Anyone else ever worry that only six little rivets hold the nutplates to the rudder spar and the rudder is attached to the VS via the 3 rod ends that screw into the nutplates? :eek:
 
They are self locking, they are supposed to be tight. Avery sells a nifty tool to make screwing these in easier.
 
Naruto said:
I found the rod ends difficult to screw into the nutplates for the rudder. Is there any issue with taping the threads of the nutplates with a 3/8" X 24 tap? The rod ends now screw in much easier but I worry the tightness may have been expected to ensure a tight fit.

Anyone else ever worry that only six little rivets hold the nutplates to the rudder spar and the rudder is attached to the VS via the 3 rod ends that screw into the nutplates? :eek:

The nutplates are intentionally 'squeezed' after they are originally tapped to give it some 'grip'. It is supposed to be difficult to turn them! Best way to insert them is to use either a modified socket or a PVC tool. Search the archives for the correct socket size -- I forget what it is.

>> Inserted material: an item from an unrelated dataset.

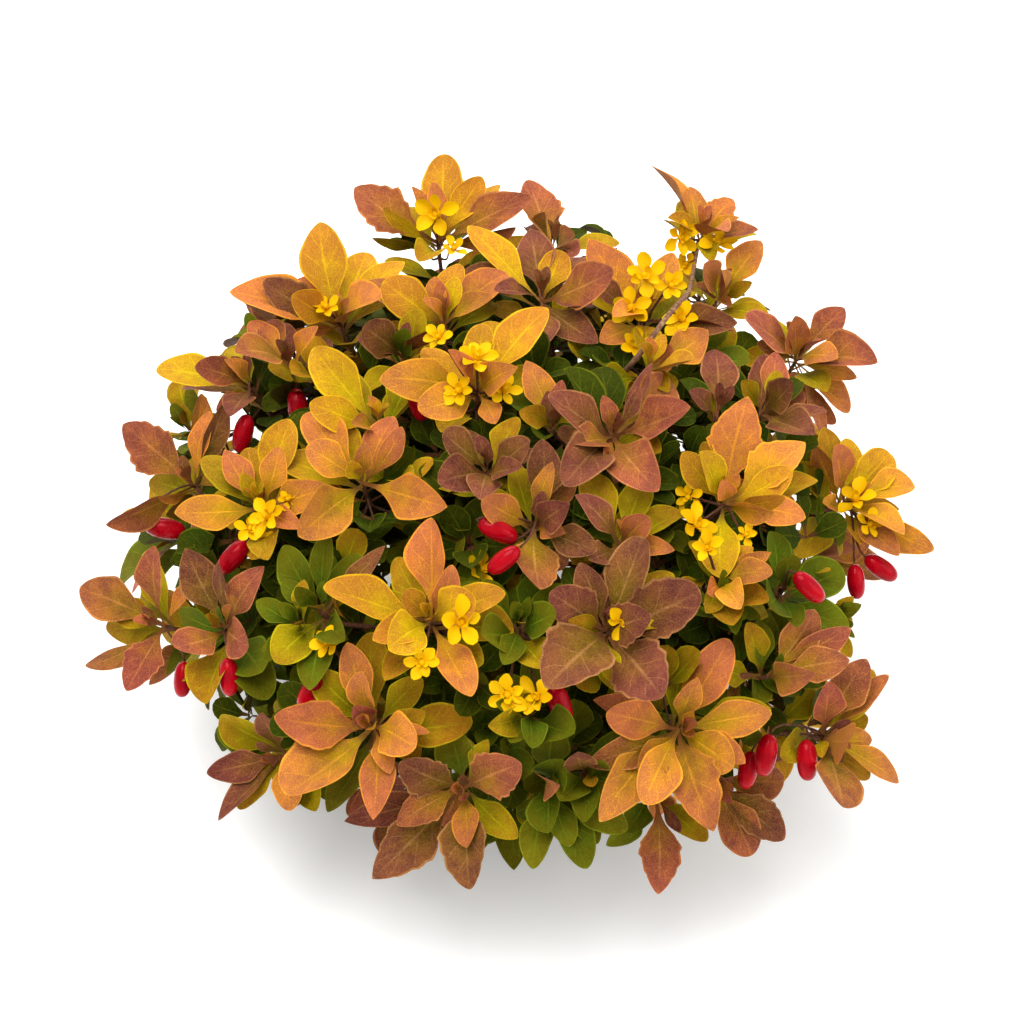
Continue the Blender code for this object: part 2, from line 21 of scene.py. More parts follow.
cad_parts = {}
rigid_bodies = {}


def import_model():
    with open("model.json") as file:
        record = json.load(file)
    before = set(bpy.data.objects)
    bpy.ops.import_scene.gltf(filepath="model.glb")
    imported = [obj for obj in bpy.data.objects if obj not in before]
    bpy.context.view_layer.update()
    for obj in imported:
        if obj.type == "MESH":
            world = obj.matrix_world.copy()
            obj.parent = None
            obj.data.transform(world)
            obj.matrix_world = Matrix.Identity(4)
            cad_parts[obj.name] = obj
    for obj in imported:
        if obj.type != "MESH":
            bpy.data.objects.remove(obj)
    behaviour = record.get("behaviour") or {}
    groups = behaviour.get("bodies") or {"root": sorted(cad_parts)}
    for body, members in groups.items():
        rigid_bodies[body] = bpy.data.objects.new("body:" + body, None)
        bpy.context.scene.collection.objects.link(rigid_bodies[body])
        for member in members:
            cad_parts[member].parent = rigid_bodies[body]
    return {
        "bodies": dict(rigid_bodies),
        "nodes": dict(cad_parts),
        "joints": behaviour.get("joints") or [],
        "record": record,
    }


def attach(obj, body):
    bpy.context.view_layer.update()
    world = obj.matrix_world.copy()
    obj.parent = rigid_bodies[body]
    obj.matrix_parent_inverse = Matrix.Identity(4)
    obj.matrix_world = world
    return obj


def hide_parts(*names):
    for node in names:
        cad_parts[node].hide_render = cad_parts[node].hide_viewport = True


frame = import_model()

bl_info = {
    "name": "Japanese barberry",
    "version": (1, 0, 0),
    "blender": (4, 5, 0),
    "location": "3D View > Sidebar > Barberry",
    "description": "A low shrub in autumn colour, with flowers and berries, on its packed frame",
    "category": "Object",
}

MM = 0.001
GAP = 0.3 * MM
UP = Vector((0, 0, 1))
GOLDEN_ANGLE = math.radians(137.508)
FULL_TURN = 6.28

# The crown: the rosettes' hubs lie on this ellipsoid.
CROWN_CENTRE = Vector((0, 0, 70 * MM))
CROWN_AXES = Vector((94 * MM, 94 * MM, 51 * MM))
LOWEST_LEAF = 3 * MM
UPTURN = 1.1
LIGHT_TURN = 0.3

# The view that the tables below are written in.
VIEW_ELEVATION = math.radians(45)
VIEW_DISTANCE = 0.9
TO_EYE = Vector((0, -math.cos(VIEW_ELEVATION), math.sin(VIEW_ELEVATION)))
VIEW_RIGHT = Vector((1, 0, 0))
VIEW_UP = Vector((0, math.sin(VIEW_ELEVATION), math.cos(VIEW_ELEVATION)))

# Main stem and boughs.
FOOT_RADIUS = 9 * MM
WAIST_RADIUS = 5.5 * MM
WAIST_HEIGHT = 11 * MM
BURL_CENTRE = Vector((1 * MM, 0, 22 * MM))
BURL_RADIUS = 7 * MM
# Heights of the stem's rings (mm).
STEM_HEIGHTS = (0, 1, 2, 3.2, 4.6, 6, 8, 10, 12, 14, 15.5, 17, 19, 21, 23, 25, 26.6, 27.8, 28.6)
BOUGHS = 13
HIGHEST_BOUGH = 0.95
LOWEST_BOUGH = -0.20
BOUGH_TIP_AXES = Vector((44 * MM, 44 * MM, 24 * MM))
BOUGH_TIP_CENTRE = Vector((0, 0, 66 * MM))
BOUGH_BASE_RADIUS = 1.45 * MM
BOUGH_TIP_RADIUS = 1.1 * MM
BOUGH_SPREAD = math.radians(29)
BOUGH_STEPS = 14
SPREAD_ROUNDS = 60
SPREAD_STEP = 0.12
KNOB_RADIUS = 2.6 * MM
# Rings of the knob at a bough's end: how far ahead and how wide (mm).
KNOB_RINGS = ((0.0, 1.7), (0.9, 2.1), (1.8, 1.9), (2.6, 1.0))
STEMS_PER_BOUGH = 4

# Twigs.
STEM_SPREAD = math.radians(44)
STEM_STEPS = 4
SIDE_TWIG_STEPS = 3
SIDE_TWIG_STEP = 2
HUB_RADIUS = 2.9 * MM
FINE_STEPS = 12
THORN_STEPS = (3, 5, 7, 9)
THORN_RADII = (0.32 * MM, 0.18 * MM, 0.02 * MM)
CLOSED = 1e-6

# Leaves.
LEAF_THICKNESS = 0.8 * MM
LEAF_ROOT = 1.2 * MM
LEAF_BASE = 0.05
LEAF_WIDEST = 0.63
SPOON_POWER = 0.8
LEAF_CUP = 0.09
LEAF_DROOP = 0.10
BLADE_FROM = 0.3
OUTER_LEAVES = 5
INNER_LEAVES = 1
OUTER_TILT = 66
INNER_TILT = 36
INNER_TURN = 30
INNER_SIZE = 0.72
TWIG_LEAF_TILT = 62
TWIG_LEAF_TURN = 2.6
TWIG_LEAF_SIZES = (0.52, 0.66)
TURN_VARIES = 0.14
TILT_VARIES = 8
SIZE_VARIES = (0.9, 1.06)
# What a leaf tries in turn where its place is taken: tilt change (degrees) and length.
LEAF_TRIES = ((0, 1), (-14, 1), (12, 1), (-26, 0.9), (0, 0.75), (-14, 0.7), (-30, 0.6))
LEAF_CLEARANCE = 0.35 * MM
# Where it is tested against the openings: ahead and aside, as shares of its length.
LEAF_PROBES = ((1.0, 0.0), (0.7, 0.2), (0.7, -0.2), (0.45, 0.0))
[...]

The reason there are only two rivets per nutplate is because that's all that's needed. The rivets only hold the nutplate in place while the bearing is being screwed into place. It's the *tension* from the nutplate that secures the rods, not the nutplate itself. This is true of all nutplates in the kit.
 
When I tapped the nutplates, its easier to screw the rod ends in now. Did I just ruin the nutplates and have to replace them? That would suck if I have to drill out all the rivet on the skin to get to them.
 
I suspect that you already know the answer Naruto....as was stated above, the nutplates are designed to have a lot of friction to keep the rod end bearings from rotating or backing out. If these were floor screw or fairing nutplates, where a screw backing out would have no consequence, then heck, you could leave them loose. But think about the fact that these are holding your control surface on, and that if the rod end rotates and binds, you could have a tough day....If it were me, I'd bite the bullet, change them out, and chalk it up to experience.....

Paul
 
Boelube helps

Dry boelube works miracles in helping reduce the pain of screwing things into nutplates...
 
Loctite

Yes, you have ruined the platenut's locking feature. However, you could leave it "as is" and install the rod end bearing studs with loctite when you know the exact installation depth you need. On my small rudder without a balance horn there was a lot of fine tuning to get it just right (maximum engagement of the leading edge into the vertical stabilizer) but maybe the "7" rudder is not so finicky.

Bob Axsom
 
Thanks guys,

I just spent the last 5 hours drilling out the old rivets and installed new nutplates for the rudder and putting it back together again. I have to order replacements from vans because the ones I used were for the elevators. Oh well, better to be safe than sorry, especially when it comes to a control surface.
 
rudder nutplate

If you think about it for a minute, how could that rod end back out anymore than enough to slightly bind in the hinge. I think you could have just torqued the jam nut, put some inspection laquer on the nut and if you were worried check the laquer every preflight until you realized that jam nut is doing it's job. Then check it closely if you ever feel binding in the controls and at the condition inspection.
 
Naruto said:
Anyone else ever worry that only six little rivets hold the nutplates to the rudder spar and the rudder is attached to the VS via the 3 rod ends that screw into the nutplates? :eek:

Not since I tested the airplane to redline and 4 G's...... :D Van knows what he's doing.

Regards,
Pierre
 
Naruto said:
Thanks guys,

I just spent the last 5 hours drilling out the old rivets and installed new nutplates for the rudder and putting it back together again. I have to order replacements from vans because the ones I used were for the elevators. Oh well, better to be safe than sorry, especially when it comes to a control surface.
If you haven't otherwise damaged the nutplates, you can restore the locking feature by gently squeezing them with pliers. You can then use them on the elevators. Look at other nutplates for reference.